WORK TO BE COMPLETED.
Extract, without alteration, each line from the start of the listing to the line bearing "# four feet.".

AVAILABLE DATA.
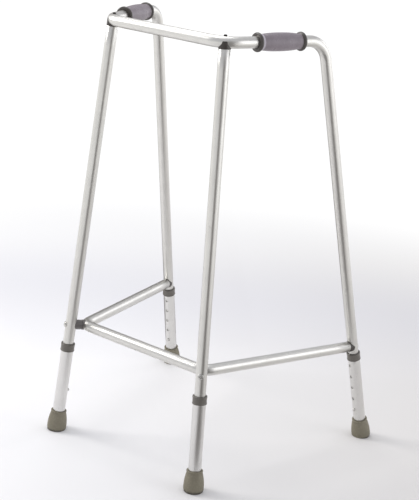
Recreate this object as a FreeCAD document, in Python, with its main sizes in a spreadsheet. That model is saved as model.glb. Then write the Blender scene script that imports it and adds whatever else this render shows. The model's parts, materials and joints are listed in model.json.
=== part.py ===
import FreeCAD, Part
import math
import os

import Sketcher
from FreeCAD import Placement, Rotation, Vector

# Height-adjustable walking frame. Millimetres, +Z up, origin on the floor at the middle of the
# four feet. The user stands at +Y and faces -Y, so their left hand is at +X.

doc = FreeCAD.newDocument("walking_frame")

# ---------------------------------------------------------------- driving dimensions

DRIVING = {
    # where the legs stand and where they meet the handle's height
    "handle_height": 867.0,
    "front_foot_x": 188.0,
    "front_foot_y": 236.7,
    "rear_foot_x": 271.8,
    "rear_foot_y": 237.4,
    "front_top_x": 137.7,
    "front_top_y": 191.2,
    "rear_top_x": 210.7,
    "rear_top_y": 21.8,
    # tubes
    "upper_tube_od": 22.2,
    "upper_tube_wall": 1.6,
    "lower_tube_od": 25.4,
    "lower_tube_wall": 1.2,
    "handle_bend_radius": 48.0,
    "corner_bend_radius": 45.0,
    "brace_bend_radius": 28.0,
    # height adjustment
    "hole_pitch": 27.3,
    "front_lowest_hole": 62.0,
    "rear_lowest_hole": 70.4,
    "hole_count": 5,
    "rear_hole_in_use": 0,
    "front_hole_in_use": 1,
    "hole_dia": 6.8,
    "button_dia": 6.4,
    "button_standout": 3.5,
    "button_flange_dia": 8.4,
    "button_flange_thickness": 0.8,
    "button_flange_clearance": 1.1,
    "button_dome": 2.2,
    "inner_end_below_button": 20.0,
    "spring_thickness": 0.8,
    "spring_width": 8.0,
    "spring_arm": 38.0,
    "spring_tail": 5.0,
    "spring_gap": 0.1,
    "glide_head": 3.0,
    "glide_edge": 0.8,
    "glide_plug": 11.0,
    # collar that caps the lower tube
    "front_collar_middle": 187.0,
    "rear_collar_middle": 201.3,
    "collar_od": 29.0,
    "collar_length": 16.5,
    "collar_lip": 2.5,
    "collar_bottom_edge": 0.6,
    "collar_top_edge": 1.0,
    "collar_mouth_edge": 0.8,
    "running_clearance": 0.08,
    # rubber foot
    "ferrule_rim_od": 32.5,
    "ferrule_base_od": 40.4,
    "ferrule_height": 43.5,
    "ferrule_floor": 6.0,
    "ferrule_sole_inset": 1.5,
    "ferrule_sole_edge": 4.0,
    "ferrule_belly_inset": 0.6,
    "ferrule_belly_share": 0.45,
    "ferrule_lip": 0.7,
    "ferrule_lip_width": 2.5,
    "washer_thickness": 1.5,
    "washer_clearance": 0.1,
    # lower brace
    "bolt_height": 235.2,
    "bolt_azimuth": 31.0,
    "brace_rear_height": 217.0,
    "spacer_gap": 13.3,
    "spacer_dia": 21.0,
    "brace_end_gap": 4.3,
    "fastener_dia": 6.0,
    "fastener_hole_dia": 6.4,
    "bolt_head_dia": 11.5,
    "bolt_head_height": 3.6,
    "bolt_head_rounding": 1.6,
    "bolt_recess_dia": 3.2,
    "bolt_recess_depth": 2.0,
    "bolt_head_tuck": 2.0,
    "shank_into_head": 1.0,
    "nut_dia": 11.0,
    "nut_length": 9.0,
    "nut_seat_depth": 1.0,
    "nut_flank": 2.0,
    "end_screw_head_dia": 10.0,
    "end_screw_head_height": 3.0,
    "end_screw_head_rounding": 1.5,
    "end_screw_head_tuck": 3.0,
    "end_screw_grip": 24.0,
    "spigot_length": 22.0,
    "spigot_clearance": 0.05,
    # how far a cutting shape runs past what it cuts
    "overrun": 2.0,
    # saddle plugs under the top corners
    "saddle_dia": 24.0,
    "saddle_flange": 1.2,
    "saddle_ear_rise": 2.0,
    "saddle_ear_top": 8.0,
    "saddle_chamfer": 0.5,
    "saddle_screw_dia": 5.0,
    "saddle_screw_head_dia": 6.6,
    "saddle_screw_head_height": 2.6,
    "saddle_screw_seat": 0.3,
    "saddle_screw_grip": 18.0,
    "saddle_screw_point": 1.0,
    # handgrips
    "grip_start": 69.7,
    "grip_length": 108.0,
    "grip_flange_dia": 36.6,
    "grip_flange_width": 7.0,
    "grip_bead_rounding": 2.5,
    "grip_neck_dia": 29.6,
    "grip_neck_at": 11.0,
    "grip_barrel_dia": 35.2,
}

sheet = doc.addObject("Spreadsheet::Sheet", "dims")
for row, (alias, value) in enumerate(DRIVING.items(), start=1):
    sheet.set(f"A{row}", alias)
    sheet.set(f"B{row}", str(value))
    sheet.setAlias(f"B{row}", alias)
doc.recompute()


class Size:
    """A length worked out from the sheet, with the expression that gives the same length."""

    def __init__(self, value, text):
        self.value = float(value)
        self.text = text

    def worked_out(self, other, sign, result):
        return Size(result, f"({self.text} {sign} {as_size(other).text})")

    def __add__(self, other):
        return self.worked_out(other, "+", self.value + as_size(other).value)

    def __sub__(self, other):
        return self.worked_out(other, "-", self.value - as_size(other).value)

    def __mul__(self, other):
        return self.worked_out(other, "*", self.value * as_size(other).value)

    def __truediv__(self, other):
        return self.worked_out(other, "/", self.value / as_size(other).value)

    def __neg__(self):
        return Size(-self.value, f"(0 - {self.text})")


def as_size(number):
    return number if isinstance(number, Size) else Size(number, repr(float(number)))


def dim(alias):
    return Size(sheet.get(alias), f"dims.{alias}")


def bind(obj, prop, size):
    setattr(obj, prop, as_size(size).value)
    obj.setExpression(prop, as_size(size).text)


# ---------------------------------------------------------------- how pieces are drawn

parts = {}


def add_part(obj, node):
    """Names a finished piece after its node."""
    obj.Label = node
    parts[node] = obj
    return obj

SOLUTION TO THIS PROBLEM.
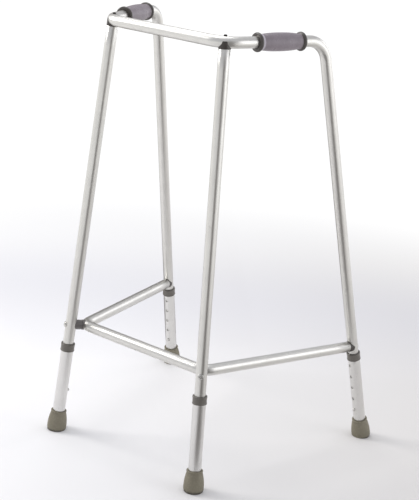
Recreate this object as a FreeCAD document, in Python, with its main sizes in a spreadsheet. That model is saved as model.glb. Then write the Blender scene script that imports it and adds whatever else this render shows. The model's parts, materials and joints are listed in model.json.
=== part.py ===
import FreeCAD, Part
import math
import os

import Sketcher
from FreeCAD import Placement, Rotation, Vector

# Height-adjustable walking frame. Millimetres, +Z up, origin on the floor at the middle of the
# four feet. The user stands at +Y and faces -Y, so their left hand is at +X.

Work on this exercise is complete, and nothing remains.